Even as HDFC Bank reduced its manpower by more than 10,000 in the last six months, HR managers and bankers take it as the new normal.

HDFC Bank’s Deputy Managing Director Paresh Sukthankar said the bank had decided not to replace those staff, as the lender witnessed a good traction in its digital transactions and therefore needed fewer people.  HR experts said HDFC Bank could be an outlier. Most other banks are bullish on hiring.  “If you look at any mid-sized private sector bank, the outlook for hiring is extremely positive for the next one year. Ten small banks and 78 fintech companies are on a hiring spree,” Shah said. 

A few banking service providers, such as payments bank licence holder PayTM, have ambitious plans in terms of hiring and business expansion as they start banking operations. 

The digital push has helped banks to expand business and penetrate rural areas, bankers said.  Some lenders, such as IDFC Bank, have been  hiring people to tap customers who still cannot use technology on their own. “Technology is very important but not in the way many people imagine,” said Rajiv Lall, head of IDFC Bank.  “Having a smart-app is not going to help me tap customers who don’t have a smartphone,” he added. Instead, the bank is hiring 3,000 as direct employees and a similar number by acquiring a microfinance firm in South India. Another entrant, Bandhan Bank, plans to ramp up its headcount to 30,000 in this financial year from 24,000 (including microfinance workers), Managing Director and CEO Chandra Shekhar Ghose said.

Shape of things to come

Getting an opportunity to interact with humans would be preserve of a few, says Stuart Milne, head of HSBC India.

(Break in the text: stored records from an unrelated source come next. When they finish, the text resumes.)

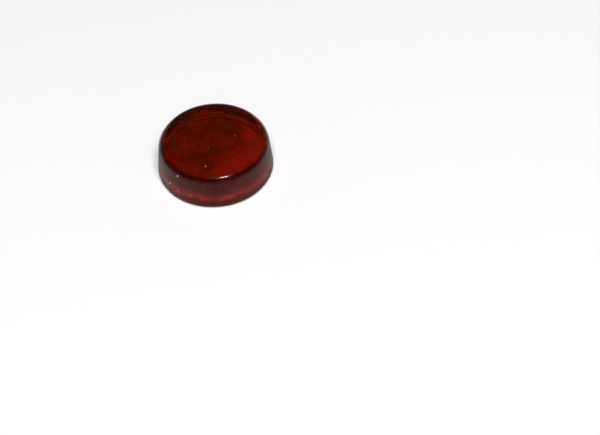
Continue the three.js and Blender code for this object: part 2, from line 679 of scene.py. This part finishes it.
def world_light():
    """A pale room, brighter at the horizon than overhead."""
    world = bpy.data.worlds.new("pale_room")
    bpy.context.scene.world = world
    world.use_nodes = True
    tree = world.node_tree
    background = tree.nodes["Background"]
    direction = tree.nodes.new("ShaderNodeSeparateXYZ")
    tree.links.new(tree.nodes.new("ShaderNodeTexCoord").outputs["Generated"], direction.inputs[0])
    fade = tree.nodes.new("ShaderNodeMapRange")
    fade.interpolation_type = "SMOOTHSTEP"
    fade.inputs["From Min"].default_value = WORLD_FADE[0]
    fade.inputs["From Max"].default_value = WORLD_FADE[1]
    fade.inputs["To Min"].default_value = WORLD_AT_HORIZON
    fade.inputs["To Max"].default_value = WORLD_OVERHEAD
    tree.links.new(direction.outputs["Z"], fade.inputs["Value"])
    tree.links.new(fade.outputs[0], background.inputs["Strength"])
    background.inputs["Color"].default_value = (1, 1, 1, 1)


CAMERA_PLACE = (0.03197, -0.40007, 0.42037)
CAMERA_LOOKS_DOWN = math.radians(48.55)
CAMERA_ROLL = math.radians(-2.30)
CAMERA_LENS_MM = 88.93
CAMERA_SENSOR_MM = 36


def camera():
    """The photograph's viewpoint: a long lens, well above the table, cake left of the middle."""
    lens = bpy.data.cameras.new("camera")
    lens.lens = CAMERA_LENS_MM
    lens.sensor_width = CAMERA_SENSOR_MM
    view = bpy.data.objects.new("camera", lens)
    bpy.context.collection.objects.link(view)
    tilt = Matrix.Rotation(math.pi / 2 - CAMERA_LOOKS_DOWN, 4, "X")
    roll = Matrix.Rotation(CAMERA_ROLL, 4, "Z")
    view.matrix_world = Matrix.Translation(CAMERA_PLACE) @ tilt @ roll
    bpy.context.scene.camera = view


camera()
world_light()
softbox("key_softbox", **KEY, lights_matt=False)
softbox("front_softbox", **FRONT, mirrored=False)

scene = bpy.context.scene
scene.view_settings.view_transform = "Standard"
scene.cycles.max_bounces = BOUNCES_IN_RESIN
scene.cycles.transmission_bounces = BOUNCES_IN_RESIN
scene.cycles.glossy_bounces = GLOSSY_BOUNCES

floor()

cake = bpy.data.objects.new("cast_rosin", cake_mesh())
bpy.context.collection.objects.link(cake)
cake.data.materials.append(rosin_material())
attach(cake, "root")
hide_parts("rosin_cake")
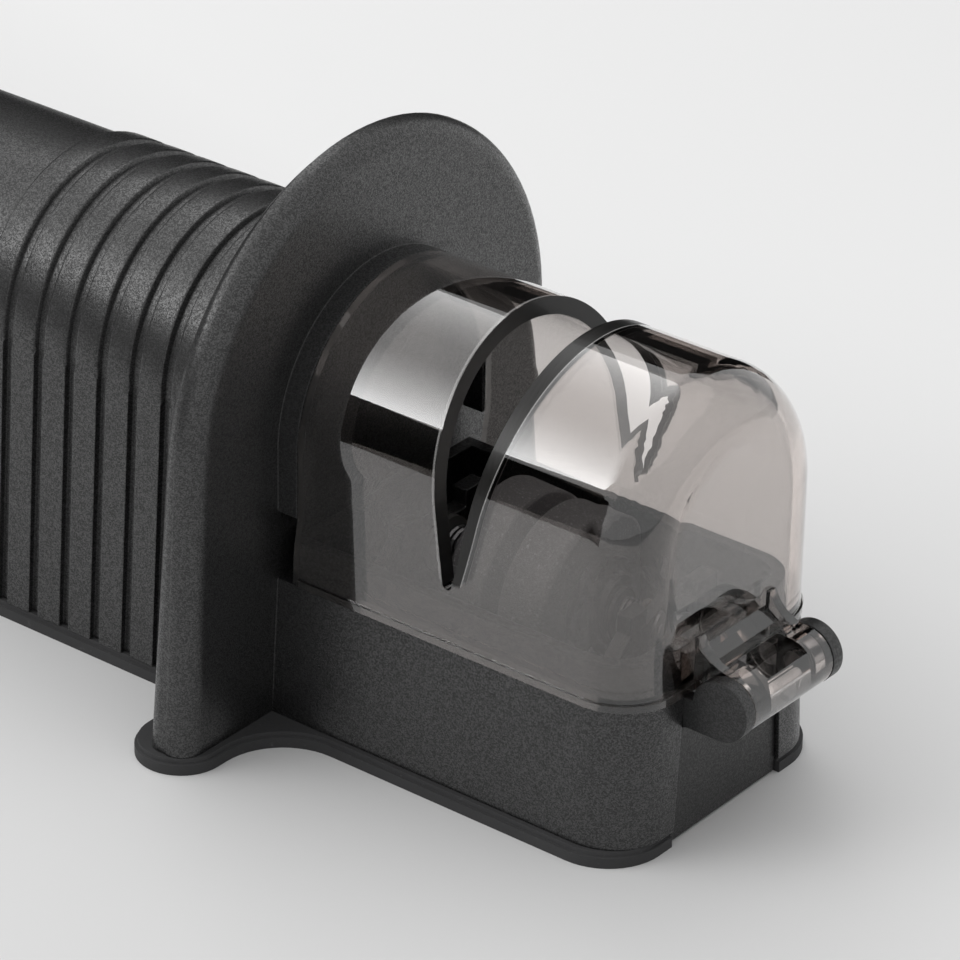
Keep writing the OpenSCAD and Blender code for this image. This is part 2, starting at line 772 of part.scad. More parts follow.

“If I see banking technology of future, it’s likely a few wealthy customers will have access to a relationship manager, but most of us won’t. It will be a robot, algorithms in most way. Does it mean that it will be less good? I don’t think so. I think it’s actually better,” said Milne. 

Milne has a time horizon of 100 years in mind. That is some time away. For now, the banking industry would continue to absorb people as it reaches out to new clients waiting to get financially included.